Next lets look at the INDU and the infamous “JAWS OF LIFE” consolidation pattern that many were calling the, Jaws of Death, and the end of the bull market during its formation. Just like most of the big 13 year consolidation patterns that have formed on many of the US stock markets the INDU did breakout above the top rail of its 2013, Jaws of Life consolidation pattern, but it had a laborious backtest which took several years to complete. Even though the backtesting process took a long time to complete I never gave up that we would see a bullish outcome which we had already seen with the SPX. Note our current consolidation pattern, the blue expanding triangle, which I’ve labeled as, “Baby Jaws of Life” that I expect to see a breakout above the top rail continuing the bull market that began in 2009.
Next is the 75 year quarterly chart for the INDU which puts the 13 year Jaws of Life consolidation pattern in perspective. First note the 17 year H&S consolidation pattern which formed from 1966 to the breakout in 1982 which again led to the secular bull market that ended in 2000. Most have forgotten the worse trading day in US history occurred in 1987 that truly felt like the end of the world. As you can see what felt like the end of the world was only the beginning of the next consolidation phase that built out the bullish rising wedge halfway pattern. Note how similar the breaking out and backtesting process was to the 1970’s neckline and the top rail of the Jaws of Life. That’s classic Chartology on any timeframe.
Now that you have the basic understanding of what I’m looking at in regards to the big picture I’m going to go through the rest of the long term charts fairly quickly as there are a ton of charts to show you.
During the last secular bull market the NDX 100 produced a parabolic move into its 2000 high which marked the beginning of its 10 year triangle consolidation pattern. Note the classic H&S bottom that formed at the last reversal point in the 10 year triangle with the left shoulder and head forming inside the triangle while the right shoulder low formed on the backtest to the top rail. Also note the blue triangle that formed just below the all time highs which finally gave the NDX enough energy to breakout above the old all time highs to new all time highs which has led to our current 2018 trading range.
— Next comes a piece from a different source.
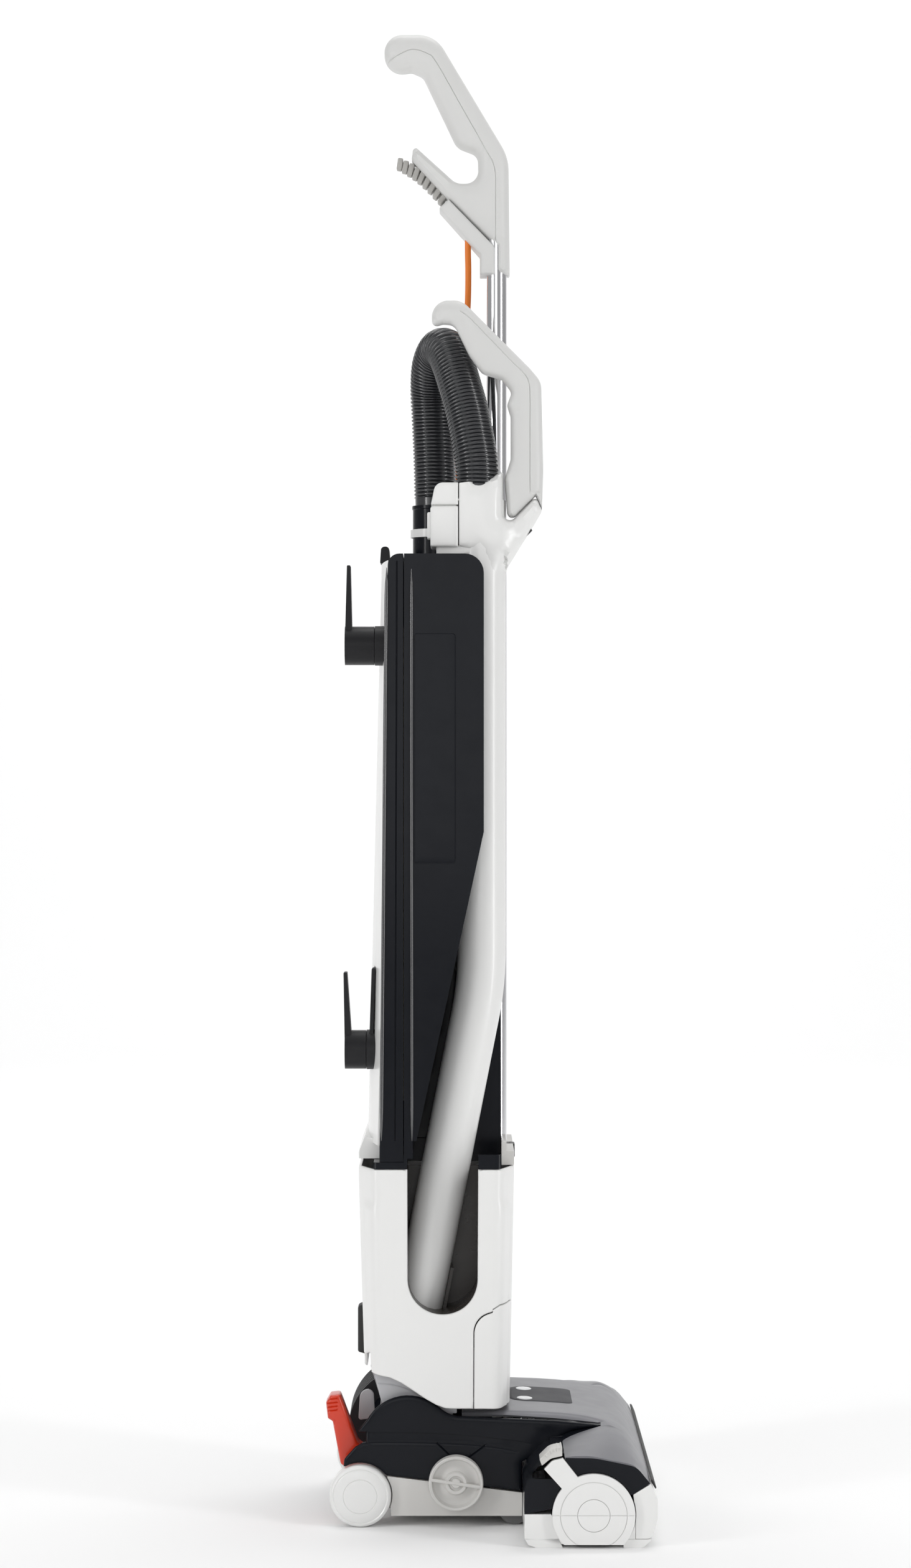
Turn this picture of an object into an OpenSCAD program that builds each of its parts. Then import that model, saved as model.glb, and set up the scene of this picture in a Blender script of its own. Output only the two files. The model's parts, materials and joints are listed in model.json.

Below is a shorter term monthly chart for the NDX that shows its 2009 bull market. After building out the very symmetrical 2009 H&S bottom which was needed to reverse the bear market the NDX has enjoyed a strong bull market. The reason it’s is a strong bull market is because of the bullish rising patterns that make up the 2009 bull market. As we’ve discussed many times in the past when you see a consolidation pattern that slopes up in the direction of the main trend it tells you the trend is very strong. We still haven’t gotten confirmation on the breakout of our latest consolidation pattern, the possible bullish rising wedge, but if we do get one to the upside the NDX will enjoy another impulse move higher. This monthly chart also shows you that the 2009 bull market is starting to go parabolic as all good bull markets usually do.
The last point I would like to make on this chart has to do with the 2016 – 2018 impulse move. I know many precious metals investors want nothing to do with the stock markets which can be a big mistake. During the correction in the PM complex that started in August of 2016 the NDX and other US stock markets had one of their strongest impulse leg up in the entire bull market which we traded waiting for the correction in the PM complex to complete. They say there is a bull market somewhere, we just need to find it.
Next up is the $NYA which is setup a bit differently than most of the other US stock markets we’ve looked. It has formed a 10 year bullish rising wedge with the breakout taking place in May of 2017. As you can see the backtest was a little strong but the apex held support during the formation of the bullish expanding falling wedge that shows the top rail giving way.
Then there is the other big pattern we’ve been following on the NYA which is the massive fractal H&S consolidation pattern. Note the backtest to the neckline which was put in place during the strong move lower into the Christmas Eve low last year. What if all the work is now done in regards to the breaking out and backtesting of the neckline? This massive H&S consolidation pattern is just beginning to show its next move higher that could last for some time.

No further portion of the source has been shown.